Data segment
========================

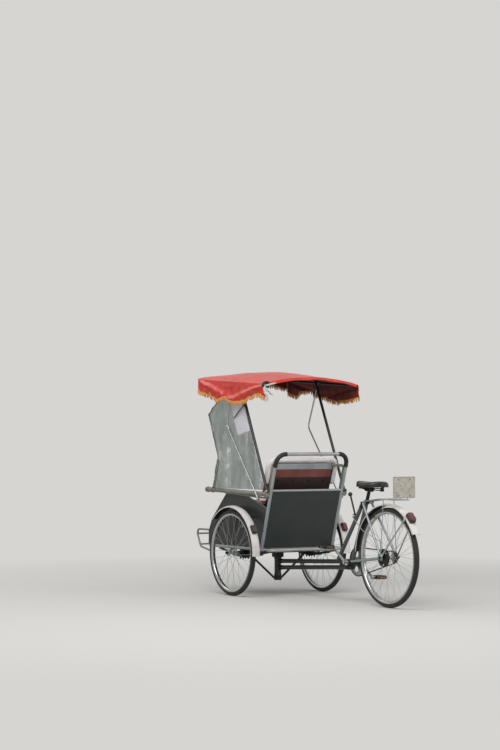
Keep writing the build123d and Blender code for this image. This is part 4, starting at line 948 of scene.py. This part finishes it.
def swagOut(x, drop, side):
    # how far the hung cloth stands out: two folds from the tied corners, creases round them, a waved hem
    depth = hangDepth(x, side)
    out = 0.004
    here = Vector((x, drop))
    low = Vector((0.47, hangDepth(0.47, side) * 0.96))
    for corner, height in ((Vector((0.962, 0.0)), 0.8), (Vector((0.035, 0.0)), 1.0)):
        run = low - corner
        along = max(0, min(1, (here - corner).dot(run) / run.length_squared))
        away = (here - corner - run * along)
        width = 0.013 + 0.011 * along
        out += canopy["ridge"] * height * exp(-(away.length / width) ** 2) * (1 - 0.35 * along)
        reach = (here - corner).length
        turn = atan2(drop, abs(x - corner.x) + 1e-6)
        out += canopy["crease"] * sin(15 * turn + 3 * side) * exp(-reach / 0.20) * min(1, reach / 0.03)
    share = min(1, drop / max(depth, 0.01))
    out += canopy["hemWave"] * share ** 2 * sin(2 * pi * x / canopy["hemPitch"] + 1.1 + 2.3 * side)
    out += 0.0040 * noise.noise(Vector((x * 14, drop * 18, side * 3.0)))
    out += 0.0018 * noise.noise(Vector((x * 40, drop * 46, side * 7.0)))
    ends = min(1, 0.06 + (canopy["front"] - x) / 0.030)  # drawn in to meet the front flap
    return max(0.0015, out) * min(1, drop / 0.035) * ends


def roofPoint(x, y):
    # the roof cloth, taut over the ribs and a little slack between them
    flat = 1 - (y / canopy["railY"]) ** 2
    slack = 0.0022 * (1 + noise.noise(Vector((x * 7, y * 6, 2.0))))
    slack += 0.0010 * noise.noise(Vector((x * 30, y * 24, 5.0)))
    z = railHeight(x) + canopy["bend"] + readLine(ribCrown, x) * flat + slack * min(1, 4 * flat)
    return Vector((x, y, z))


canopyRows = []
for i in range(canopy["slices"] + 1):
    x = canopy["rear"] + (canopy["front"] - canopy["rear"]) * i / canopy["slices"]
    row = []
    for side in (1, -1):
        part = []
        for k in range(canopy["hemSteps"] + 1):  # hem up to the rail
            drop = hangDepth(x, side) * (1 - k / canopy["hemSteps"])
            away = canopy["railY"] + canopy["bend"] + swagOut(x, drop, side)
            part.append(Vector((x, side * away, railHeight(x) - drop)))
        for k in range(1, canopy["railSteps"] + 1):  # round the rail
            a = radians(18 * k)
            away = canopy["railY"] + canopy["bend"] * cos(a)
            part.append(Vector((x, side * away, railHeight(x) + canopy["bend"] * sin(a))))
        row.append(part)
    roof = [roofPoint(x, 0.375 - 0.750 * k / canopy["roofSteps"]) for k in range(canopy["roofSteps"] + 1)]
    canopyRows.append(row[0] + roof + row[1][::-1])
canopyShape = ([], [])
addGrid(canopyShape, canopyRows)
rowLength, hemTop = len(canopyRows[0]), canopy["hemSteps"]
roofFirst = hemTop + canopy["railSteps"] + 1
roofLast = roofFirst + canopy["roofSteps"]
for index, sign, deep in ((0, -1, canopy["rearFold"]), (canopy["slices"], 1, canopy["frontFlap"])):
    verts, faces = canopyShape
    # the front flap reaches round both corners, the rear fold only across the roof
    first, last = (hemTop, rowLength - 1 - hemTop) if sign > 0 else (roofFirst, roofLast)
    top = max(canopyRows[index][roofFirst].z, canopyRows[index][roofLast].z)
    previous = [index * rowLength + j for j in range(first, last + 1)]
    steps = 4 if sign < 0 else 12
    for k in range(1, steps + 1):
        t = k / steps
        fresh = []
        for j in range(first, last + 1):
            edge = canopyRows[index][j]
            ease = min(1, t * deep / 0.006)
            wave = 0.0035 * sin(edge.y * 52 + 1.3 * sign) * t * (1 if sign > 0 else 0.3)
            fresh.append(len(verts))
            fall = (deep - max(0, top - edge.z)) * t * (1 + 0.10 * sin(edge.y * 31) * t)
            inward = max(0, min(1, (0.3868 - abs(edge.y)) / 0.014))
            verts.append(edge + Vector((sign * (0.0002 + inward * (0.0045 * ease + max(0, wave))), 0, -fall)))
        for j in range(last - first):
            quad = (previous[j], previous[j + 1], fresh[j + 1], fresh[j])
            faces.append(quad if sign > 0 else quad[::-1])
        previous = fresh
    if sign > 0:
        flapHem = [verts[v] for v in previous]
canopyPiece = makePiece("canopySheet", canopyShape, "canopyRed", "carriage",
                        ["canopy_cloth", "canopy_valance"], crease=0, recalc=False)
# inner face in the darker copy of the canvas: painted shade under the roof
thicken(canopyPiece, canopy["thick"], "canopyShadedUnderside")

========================

What you will do
Copy out every line of the data above, exactly as given.

Task output
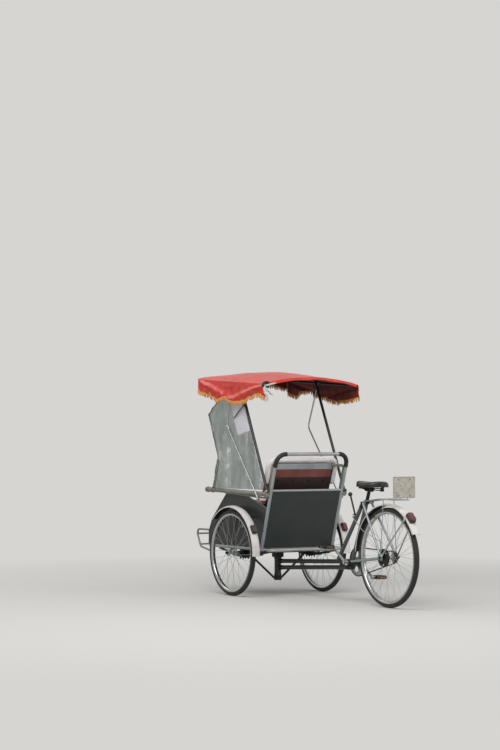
Keep writing the build123d and Blender code for this image. This is part 4, starting at line 948 of scene.py. This part finishes it.
def swagOut(x, drop, side):
    # how far the hung cloth stands out: two folds from the tied corners, creases round them, a waved hem
    depth = hangDepth(x, side)
    out = 0.004
    here = Vector((x, drop))
    low = Vector((0.47, hangDepth(0.47, side) * 0.96))
    for corner, height in ((Vector((0.962, 0.0)), 0.8), (Vector((0.035, 0.0)), 1.0)):
        run = low - corner
        along = max(0, min(1, (here - corner).dot(run) / run.length_squared))
        away = (here - corner - run * along)
        width = 0.013 + 0.011 * along
        out += canopy["ridge"] * height * exp(-(away.length / width) ** 2) * (1 - 0.35 * along)
        reach = (here - corner).length
        turn = atan2(drop, abs(x - corner.x) + 1e-6)
        out += canopy["crease"] * sin(15 * turn + 3 * side) * exp(-reach / 0.20) * min(1, reach / 0.03)
    share = min(1, drop / max(depth, 0.01))
    out += canopy["hemWave"] * share ** 2 * sin(2 * pi * x / canopy["hemPitch"] + 1.1 + 2.3 * side)
    out += 0.0040 * noise.noise(Vector((x * 14, drop * 18, side * 3.0)))
    out += 0.0018 * noise.noise(Vector((x * 40, drop * 46, side * 7.0)))
    ends = min(1, 0.06 + (canopy["front"] - x) / 0.030)  # drawn in to meet the front flap
    return max(0.0015, out) * min(1, drop / 0.035) * ends


def roofPoint(x, y):
    # the roof cloth, taut over the ribs and a little slack between them
    flat = 1 - (y / canopy["railY"]) ** 2
    slack = 0.0022 * (1 + noise.noise(Vector((x * 7, y * 6, 2.0))))
    slack += 0.0010 * noise.noise(Vector((x * 30, y * 24, 5.0)))
    z = railHeight(x) + canopy["bend"] + readLine(ribCrown, x) * flat + slack * min(1, 4 * flat)
    return Vector((x, y, z))


canopyRows = []
for i in range(canopy["slices"] + 1):
    x = canopy["rear"] + (canopy["front"] - canopy["rear"]) * i / canopy["slices"]
    row = []
    for side in (1, -1):
        part = []
        for k in range(canopy["hemSteps"] + 1):  # hem up to the rail
            drop = hangDepth(x, side) * (1 - k / canopy["hemSteps"])
            away = canopy["railY"] + canopy["bend"] + swagOut(x, drop, side)
            part.append(Vector((x, side * away, railHeight(x) - drop)))
        for k in range(1, canopy["railSteps"] + 1):  # round the rail
            a = radians(18 * k)
            away = canopy["railY"] + canopy["bend"] * cos(a)
            part.append(Vector((x, side * away, railHeight(x) + canopy["bend"] * sin(a))))
        row.append(part)
    roof = [roofPoint(x, 0.375 - 0.750 * k / canopy["roofSteps"]) for k in range(canopy["roofSteps"] + 1)]
    canopyRows.append(row[0] + roof + row[1][::-1])
canopyShape = ([], [])
addGrid(canopyShape, canopyRows)
rowLength, hemTop = len(canopyRows[0]), canopy["hemSteps"]
roofFirst = hemTop + canopy["railSteps"] + 1
roofLast = roofFirst + canopy["roofSteps"]
for index, sign, deep in ((0, -1, canopy["rearFold"]), (canopy["slices"], 1, canopy["frontFlap"])):
    verts, faces = canopyShape
    # the front flap reaches round both corners, the rear fold only across the roof
    first, last = (hemTop, rowLength - 1 - hemTop) if sign > 0 else (roofFirst, roofLast)
    top = max(canopyRows[index][roofFirst].z, canopyRows[index][roofLast].z)
    previous = [index * rowLength + j for j in range(first, last + 1)]
    steps = 4 if sign < 0 else 12
    for k in range(1, steps + 1):
        t = k / steps
        fresh = []
        for j in range(first, last + 1):
            edge = canopyRows[index][j]
            ease = min(1, t * deep / 0.006)
            wave = 0.0035 * sin(edge.y * 52 + 1.3 * sign) * t * (1 if sign > 0 else 0.3)
            fresh.append(len(verts))
            fall = (deep - max(0, top - edge.z)) * t * (1 + 0.10 * sin(edge.y * 31) * t)
            inward = max(0, min(1, (0.3868 - abs(edge.y)) / 0.014))
            verts.append(edge + Vector((sign * (0.0002 + inward * (0.0045 * ease + max(0, wave))), 0, -fall)))
        for j in range(last - first):
            quad = (previous[j], previous[j + 1], fresh[j + 1], fresh[j])
            faces.append(quad if sign > 0 else quad[::-1])
        previous = fresh
    if sign > 0:
        flapHem = [verts[v] for v in previous]
canopyPiece = makePiece("canopySheet", canopyShape, "canopyRed", "carriage",
                        ["canopy_cloth", "canopy_valance"], crease=0, recalc=False)
# inner face in the darker copy of the canvas: painted shade under the roof
thicken(canopyPiece, canopy["thick"], "canopyShadedUnderside")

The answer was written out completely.